> Written problem
Repeat the full listing, word for word.

## start

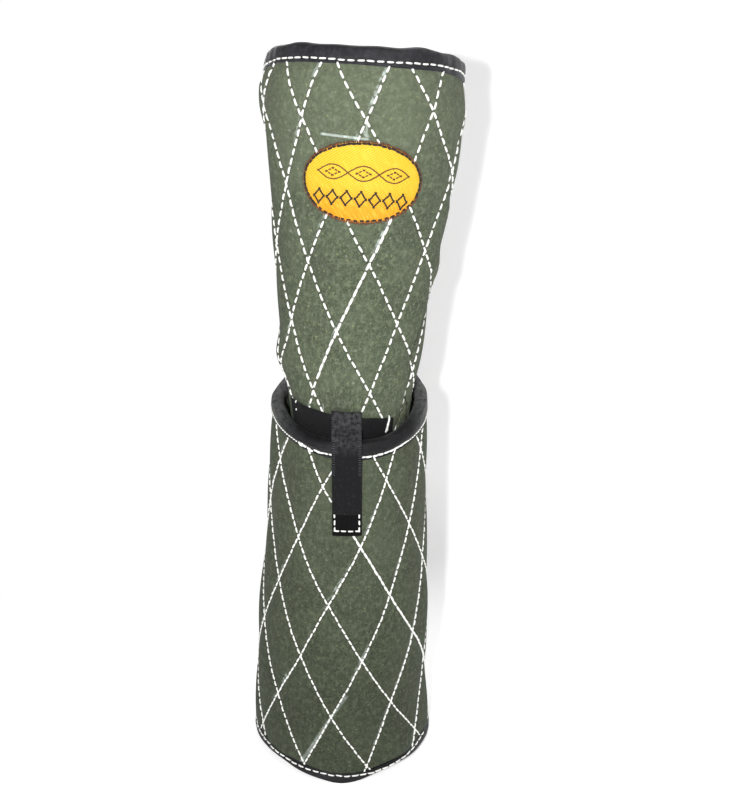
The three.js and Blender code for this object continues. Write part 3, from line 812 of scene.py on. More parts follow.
def orange_twill():
    material, tree, shader = finish("orange_twill", 0.60, specular=0.12)
    u, v, _ = tree.uv("UVMap")
    ridges = (u * 0.72 - v).ridges(1.9 * mm)
    satin = tree.noise(tree.place(u * 5.0 + v * 4.0, v * 0.6 - u * 0.5), 130, detail=2)
    colour = tree.layered(
        (0.65, 0.47, 0.036, 1),
        ((v * -1).fade(-4 * mm, 26 * mm) * 0.85, (0.65, 0.220, 0.009, 1)),
        (ridges * 0.60, (0.61, 0.24, 0.011, 1)),
        (satin.fade(0.45, 0.7) * 0.45, (0.68, 0.54, 0.070, 1)),
    )
    plug_in(tree, shader, colour, ridges * 0.7 + satin * 0.4)
    return material


def sewing_thread(name, light, dark):
    material, tree, shader = finish(name, 0.6, sheen=0.1, specular=0.3)
    fuzz = tree.noise(tree.object_place(), 900, detail=2)
    colour = tree.layered((*light, 1), (fuzz.fade(0.35, 0.7), (*dark, 1)))
    plug_in(tree, shader, colour, fuzz, relief=0.3 * mm, strength=0.4)
    return material


black_tape = binding_tape("black_binding_tape", 0.26, (0.010, 0.010, 0.012, 1), (0.044, 0.044, 0.052, 1))
roll_tape = binding_tape("roll_tape", 0.05, coal, (0.012, 0.012, 0.014, 1), lit_radius=lower.half_widths[1])
sole_black = binding_tape("sole_tape", 0.05, coal, (0.010, 0.010, 0.012, 1))
strap_webbing = ribbed_webbing(
    "strap_webbing", 1.5 * mm, (0.0105, 0.0105, 0.0112, 1), dusty=0.5, black_below=strap_flap,
)
band_webbing = ribbed_webbing("band_webbing", 0.8 * mm, (0.016, 0.016, 0.017, 1))
patch_twill = orange_twill()
white_thread = sewing_thread("white_thread", (0.90, 0.90, 0.87), (0.72, 0.72, 0.68))
black_thread = sewing_thread("black_thread", (0.020, 0.012, 0.010), (0.007, 0.005, 0.005))
rust_thread = sewing_thread("rust_thread", (0.20, 0.045, 0.012), (0.085, 0.022, 0.010))
brown_thread = sewing_thread("brown_thread", (0.130, 0.045, 0.014), (0.070, 0.026, 0.010))
grey_thread = sewing_thread("grey_thread", (0.060, 0.064, 0.074), (0.022, 0.023, 0.027))
print("finishes:", len(bpy.data.materials))

# %% [markdown]
# ## Skins from rings
# A padded tube, a tape round an edge and a strap are all the same thing to a mesh: rings of points,
# one after another. This helper joins the rings, closes the skin, and writes a UV map in metres, so
# that a weave keeps its real size, as well as a second map that holds the lattice numbers.

# %% Skin helper
def skin(name, rings, uv, closes_lengthwise, extra_maps=None):
    """A closed skin over rings of points; uv has one more row and column than the rings' faces."""
    count, size = rings.shape[:2]
    row = np.arange(count if closes_lengthwise else count - 1)
    here, across = np.meshgrid(row, np.arange(size), indexing="ij")
    after = (here + 1) % count
    beside = (across + 1) % size
    corners = [here * size + across, here * size + beside, after * size + beside, after * size + across]
    faces = [tuple(quad) for quad in np.stack(corners, axis=-1).reshape(-1, 4).tolist()]
    caps = [] if closes_lengthwise else [
        tuple(range(size - 1, -1, -1)), tuple(range((count - 1) * size, count * size)),
    ]
    mesh = bpy.data.meshes.new(name)
    mesh.from_pydata(rings.reshape(-1, 3).tolist(), [], faces + caps)
    cap_corners = np.zeros((sum(len(cap) for cap in caps), 2))
    for map_name, values in {"UVMap": uv, **(extra_maps or {})}.items():
        corners = [values[here, across], values[here, across + 1],
                   values[here + 1, across + 1], values[here + 1, across]]
        corners = np.concatenate([np.stack(corners, axis=2).reshape(-1, 2), cap_corners])
        mesh.uv_layers.new(name=map_name).data.foreach_set("uv", corners.astype(np.float32).ravel())
    return in_scene(name, mesh)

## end

> Problem solution
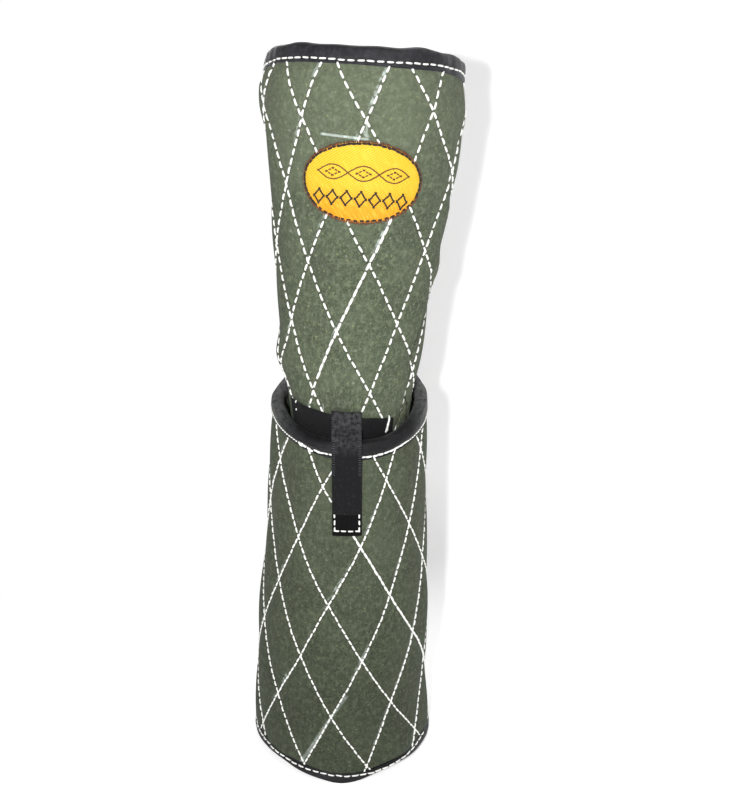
The three.js and Blender code for this object continues. Write part 3, from line 812 of scene.py on. More parts follow.
def orange_twill():
    material, tree, shader = finish("orange_twill", 0.60, specular=0.12)
    u, v, _ = tree.uv("UVMap")
    ridges = (u * 0.72 - v).ridges(1.9 * mm)
    satin = tree.noise(tree.place(u * 5.0 + v * 4.0, v * 0.6 - u * 0.5), 130, detail=2)
    colour = tree.layered(
        (0.65, 0.47, 0.036, 1),
        ((v * -1).fade(-4 * mm, 26 * mm) * 0.85, (0.65, 0.220, 0.009, 1)),
        (ridges * 0.60, (0.61, 0.24, 0.011, 1)),
        (satin.fade(0.45, 0.7) * 0.45, (0.68, 0.54, 0.070, 1)),
    )
    plug_in(tree, shader, colour, ridges * 0.7 + satin * 0.4)
    return material


def sewing_thread(name, light, dark):
    material, tree, shader = finish(name, 0.6, sheen=0.1, specular=0.3)
    fuzz = tree.noise(tree.object_place(), 900, detail=2)
    colour = tree.layered((*light, 1), (fuzz.fade(0.35, 0.7), (*dark, 1)))
    plug_in(tree, shader, colour, fuzz, relief=0.3 * mm, strength=0.4)
    return material


black_tape = binding_tape("black_binding_tape", 0.26, (0.010, 0.010, 0.012, 1), (0.044, 0.044, 0.052, 1))
roll_tape = binding_tape("roll_tape", 0.05, coal, (0.012, 0.012, 0.014, 1), lit_radius=lower.half_widths[1])
sole_black = binding_tape("sole_tape", 0.05, coal, (0.010, 0.010, 0.012, 1))
strap_webbing = ribbed_webbing(
    "strap_webbing", 1.5 * mm, (0.0105, 0.0105, 0.0112, 1), dusty=0.5, black_below=strap_flap,
)
band_webbing = ribbed_webbing("band_webbing", 0.8 * mm, (0.016, 0.016, 0.017, 1))
patch_twill = orange_twill()
white_thread = sewing_thread("white_thread", (0.90, 0.90, 0.87), (0.72, 0.72, 0.68))
black_thread = sewing_thread("black_thread", (0.020, 0.012, 0.010), (0.007, 0.005, 0.005))
rust_thread = sewing_thread("rust_thread", (0.20, 0.045, 0.012), (0.085, 0.022, 0.010))
brown_thread = sewing_thread("brown_thread", (0.130, 0.045, 0.014), (0.070, 0.026, 0.010))
grey_thread = sewing_thread("grey_thread", (0.060, 0.064, 0.074), (0.022, 0.023, 0.027))
print("finishes:", len(bpy.data.materials))

# %% [markdown]
# ## Skins from rings
# A padded tube, a tape round an edge and a strap are all the same thing to a mesh: rings of points,
# one after another. This helper joins the rings, closes the skin, and writes a UV map in metres, so
# that a weave keeps its real size, as well as a second map that holds the lattice numbers.

# %% Skin helper
def skin(name, rings, uv, closes_lengthwise, extra_maps=None):
    """A closed skin over rings of points; uv has one more row and column than the rings' faces."""
    count, size = rings.shape[:2]
    row = np.arange(count if closes_lengthwise else count - 1)
    here, across = np.meshgrid(row, np.arange(size), indexing="ij")
    after = (here + 1) % count
    beside = (across + 1) % size
    corners = [here * size + across, here * size + beside, after * size + beside, after * size + across]
    faces = [tuple(quad) for quad in np.stack(corners, axis=-1).reshape(-1, 4).tolist()]
    caps = [] if closes_lengthwise else [
        tuple(range(size - 1, -1, -1)), tuple(range((count - 1) * size, count * size)),
    ]
    mesh = bpy.data.meshes.new(name)
    mesh.from_pydata(rings.reshape(-1, 3).tolist(), [], faces + caps)
    cap_corners = np.zeros((sum(len(cap) for cap in caps), 2))
    for map_name, values in {"UVMap": uv, **(extra_maps or {})}.items():
        corners = [values[here, across], values[here, across + 1],
                   values[here + 1, across + 1], values[here + 1, across]]
        corners = np.concatenate([np.stack(corners, axis=2).reshape(-1, 2), cap_corners])
        mesh.uv_layers.new(name=map_name).data.foreach_set("uv", corners.astype(np.float32).ravel())
    return in_scene(name, mesh)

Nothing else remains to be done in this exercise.